▶ [What to do] Your task is to copy the material exactly.

▶ [Information supplied]
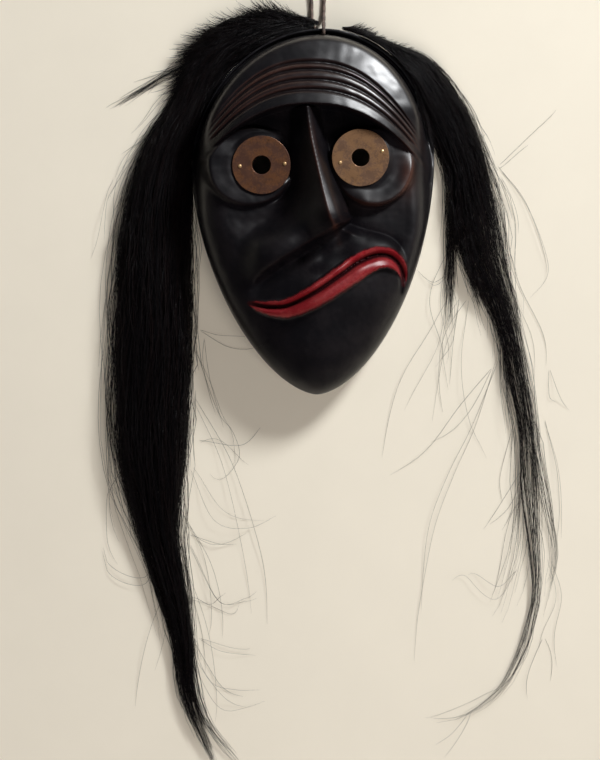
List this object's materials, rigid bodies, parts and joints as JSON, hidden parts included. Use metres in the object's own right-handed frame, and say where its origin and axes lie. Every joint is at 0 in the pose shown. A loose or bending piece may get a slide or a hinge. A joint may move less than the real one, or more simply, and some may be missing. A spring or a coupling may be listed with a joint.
{
  "type": "carved face mask",
  "caption": "Carved wooden face mask, hollow behind, with a bent nose, a twisted mouth, round metal eye plates, long horsehair and a hanging loop.",
  "frame": {"origin": "on the surface that the mask lies on, under the middle of the box round the mask and its hair", "axes": "+Z out of the face, away from the surface; +Y from the chin to the crown; +X to the right of the face as seen from the front"},
  "size_m": [0.3454, 0.6095, 0.0852],
  "materials": {
    "carved_mask": "satin black paint, red lips, bare wood inside",
    "eye_plate": "tarnished, faintly brushed",
    "tack": "worn bright",
    "hair": "glossy black horsehair",
    "cord": "twisted brown cord"
  },
  "bodies": {
    "root": {"carved_mask": "carved_mask", "eye_plate_left": "eye_plate", "eye_plate_right": "eye_plate", "eye_tack_left_1": "tack", "eye_tack_left_2": "tack", "eye_tack_right_1": "tack", "eye_tack_right_2": "tack", "hair_left": "hair", "hair_right": "hair", "hanging_cord": "cord"}
  },
  "joints": []
}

▶ [Complete answer]
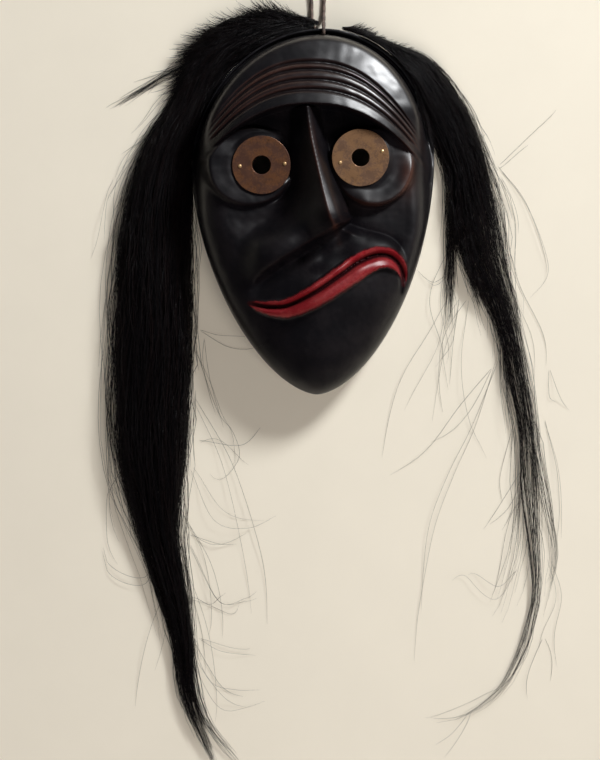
List this object's materials, rigid bodies, parts and joints as JSON, hidden parts included. Use metres in the object's own right-handed frame, and say where its origin and axes lie. Every joint is at 0 in the pose shown. A loose or bending piece may get a slide or a hinge. A joint may move less than the real one, or more simply, and some may be missing. A spring or a coupling may be listed with a joint.
{
  "type": "carved face mask",
  "caption": "Carved wooden face mask, hollow behind, with a bent nose, a twisted mouth, round metal eye plates, long horsehair and a hanging loop.",
  "frame": {"origin": "on the surface that the mask lies on, under the middle of the box round the mask and its hair", "axes": "+Z out of the face, away from the surface; +Y from the chin to the crown; +X to the right of the face as seen from the front"},
  "size_m": [0.3454, 0.6095, 0.0852],
  "materials": {
    "carved_mask": "satin black paint, red lips, bare wood inside",
    "eye_plate": "tarnished, faintly brushed",
    "tack": "worn bright",
    "hair": "glossy black horsehair",
    "cord": "twisted brown cord"
  },
  "bodies": {
    "root": {"carved_mask": "carved_mask", "eye_plate_left": "eye_plate", "eye_plate_right": "eye_plate", "eye_tack_left_1": "tack", "eye_tack_left_2": "tack", "eye_tack_right_1": "tack", "eye_tack_right_2": "tack", "hair_left": "hair", "hair_right": "hair", "hanging_cord": "cord"}
  },
  "joints": []
}